I’ve had multiple clients facing years in prison for serious felonies that avoided incarceration because of Veterans Court. They were treated with the dignity and respect they deserved and received the treatment they needed. While Veterans Court requires the strict commitment of the veteran, the positive results are telling of what collaborative justice programs can achieve if applied to other areas of our justice system.

This case was hard fought and neither myself nor my client ever gave up fighting. After preliminary hearing we worked tirelessly to convince the Veterans Court judge to accept her into the program. While crimes of violence are generally not accepted into Veterans Court, and despite vehement objections by the district attorney, the judge took a chance on my client and admitted her into the program.

My client showed tremendous bravery and commitment to confront the issues that led to her arrests. I am proud to say that this past year she graduated from college - around the time she would have been released from prison. 

Her story is one of perseverance and demonstrates what hard work and a system’s focus on rehabilitation can have on people. Especially when they are provided with the tools and opportunities to do better. 
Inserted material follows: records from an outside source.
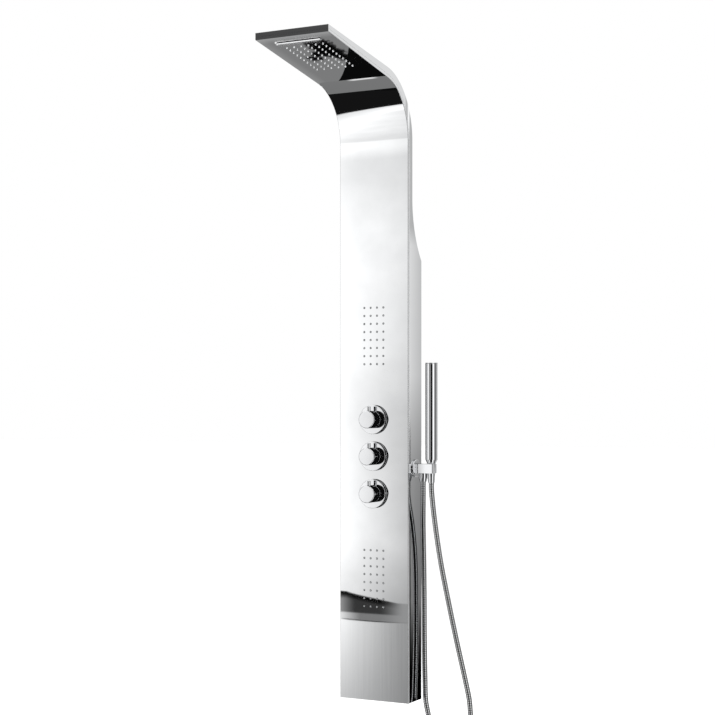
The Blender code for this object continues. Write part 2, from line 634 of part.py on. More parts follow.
def add_hose(panel):
    """The free hose: down from the outlet beside the casing, round a loop and up to the handset."""
    route = [
        (OUTLET_X, HANDSET_Y, 0.5737), (OUTLET_X, HANDSET_Y, 0.550), (0.1205, 0.0480, 0.515),
        (0.1165, 0.0560, 0.470), (0.1135, 0.0645, 0.410), (0.1122, 0.0700, 0.340),
        (0.1122, 0.0720, 0.262), (0.1128, 0.0720, 0.157), (0.1149, 0.0715, 0.052),
        (0.1172, 0.0710, -0.001), (0.1253, 0.0700, -0.039), (0.1380, 0.0690, -0.092),
        (0.1560, 0.0675, -0.1225), (0.1930, 0.0650, -0.1370), (0.2310, 0.0625, -0.1215),
        (0.2475, 0.0610, -0.0920), (0.2510, 0.0600, -0.0560), (0.2499, 0.0590, -0.0257),
        (0.2470, 0.0580, 0.0131), (0.2365, 0.0560, 0.0642), (0.2127, 0.0535, 0.1663),
        (0.1902, 0.0510, 0.2686), (0.1692, 0.0490, 0.3714), (0.1540, 0.0460, 0.4749),
        (0.1484, 0.0445, 0.5268), (HANDSET_X, HANDSET_Y, 0.5560), (HANDSET_X, HANDSET_Y, 0.5717),
    ]
    add_tube("shower_hose", smooth_route(route, HOSE_SPACING), HOSE_RADIUS, "chrome", panel)


# Hanging on the wall

def add_hanger(name, height, panel):
    """A wall bracket with an upright tongue, and the casing's bar that drops over it."""
    wall = CASING_DEPTH
    bracket = [(wall, -0.025), (wall, 0.022), (wall - 0.010, 0.022), (wall - 0.010, 0.038),
               (wall - 0.012, 0.038), (wall - 0.012, 0.020), (wall - 0.002, 0.020), (wall - 0.002, -0.025)]
    plate = prism([(y, height + z) for y, z in bracket], -0.060, 0.060, "X")
    holes = together([disc(0.0025, wall - 0.005, wall + 0.005, "Y", 12, (x, height - 0.008))
                      for x in (-0.045, 0.045)])
    add_part(f"wall_bracket_{name}", without(plate, holes), "zinc", panel)
    bar = [(wall - 0.0055, 0.025), (wall - 0.0055, 0.043), (wall - 0.0160, 0.043),
           (wall - 0.0160, 0.016), (wall - 0.0140, 0.016), (wall - 0.0140, 0.041),
           (wall - 0.0075, 0.041), (wall - 0.0075, 0.025)]
    half = WIDTH / 2 - SHEET - GAP
    add_part(f"hanger_bar_{name}", prism([(y, height + z) for y, z in bar], -half, half, "X"),
             "zinc", panel)


def build():
    for obj in list(bpy.data.objects):
        bpy.data.objects.remove(obj, do_unlink=True)
    panel = add_datum("panel_datum", (0.0, -CASING_DEPTH, -HANG_HEIGHT))
    add_front_panel(panel)
    add_rear_casing(panel)
    add_head_parts(panel)
    add_jets("upper", UPPER_JETS, panel)
    add_jets("lower", LOWER_JETS, panel)
    add_manifold(panel)
    for name, height in STATIONS.items():
        add_valve_station(name, height, panel)
    add_water_pipes(panel)
    add_inlets(panel)
    add_holder(panel)
    hose_end = add_datum("hose_end_axis", (HANDSET_X, HANDSET_Y, 0.0), panel)
    handset = add_datum("handset_axis", (HANDSET_X, HANDSET_Y, 0.0), panel)
    add_hose_ends(panel, hose_end, handset)
    add_handset(handset)
    add_hose(panel)
    add_hanger("upper", HANG_HEIGHT, panel)
    add_hanger("lower", LOWER_BRACKET_HEIGHT, panel)


build()
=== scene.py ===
"""The looks of the rainfall shower column: finely shaped skins over the CAD frame, and their materials.

Every piece is drawn in the panel's own frame, in metres: X to the right, Y from the front face (Y = 0)
to the wall, Z up from the bottom edge. PANEL moves it to the row frame, where the CAD nodes are.
"""

import json
import math

import bmesh
import bpy
import numpy as np
from mathutils import Matrix, Vector

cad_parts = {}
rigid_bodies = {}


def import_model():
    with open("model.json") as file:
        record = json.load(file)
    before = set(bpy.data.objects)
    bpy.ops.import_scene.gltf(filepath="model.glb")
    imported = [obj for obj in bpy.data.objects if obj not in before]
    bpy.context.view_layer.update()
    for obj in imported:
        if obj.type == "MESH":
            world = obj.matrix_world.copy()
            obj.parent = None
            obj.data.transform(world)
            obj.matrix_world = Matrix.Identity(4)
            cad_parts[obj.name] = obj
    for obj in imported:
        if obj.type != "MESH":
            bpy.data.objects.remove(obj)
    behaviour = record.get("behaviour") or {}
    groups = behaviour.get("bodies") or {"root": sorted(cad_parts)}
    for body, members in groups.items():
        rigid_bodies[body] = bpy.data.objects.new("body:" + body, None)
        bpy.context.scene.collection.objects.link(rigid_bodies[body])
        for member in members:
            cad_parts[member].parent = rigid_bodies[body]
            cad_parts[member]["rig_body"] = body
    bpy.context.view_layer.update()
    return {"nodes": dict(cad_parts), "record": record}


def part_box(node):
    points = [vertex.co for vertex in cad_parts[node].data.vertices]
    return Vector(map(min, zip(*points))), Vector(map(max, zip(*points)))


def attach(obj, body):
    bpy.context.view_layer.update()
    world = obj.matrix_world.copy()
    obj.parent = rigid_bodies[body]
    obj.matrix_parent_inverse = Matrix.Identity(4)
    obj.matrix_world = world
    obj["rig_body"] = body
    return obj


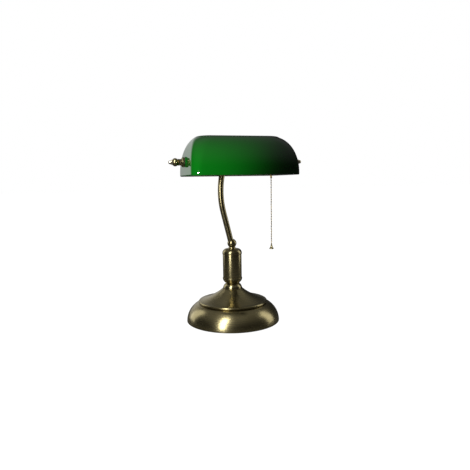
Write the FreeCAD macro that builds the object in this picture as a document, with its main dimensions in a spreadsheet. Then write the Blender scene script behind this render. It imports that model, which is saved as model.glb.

Veterans Court, much like Drug Court and other collaborative justice programs, should be applied more broadly to help reduce our massive incarceration rates. These programs provide our fellow citizens with the tools to become productive members of society, rather than putting them through the cycle of incarceration that has unfortunately become our system of justice. 


“In 2014 I had a mental health crisis and was charged with a felony. I was facing two years in a California state prison. Miller was able to secure me a spot in the Antelope Valley Veterans Court program where I was directed to obtain intensive mental health services. Miller was personable and went above and beyond to ease my stress during the entire process.   Because of his hard work my charges were dropped and now two years later I am graduating college instead of being released from prison.”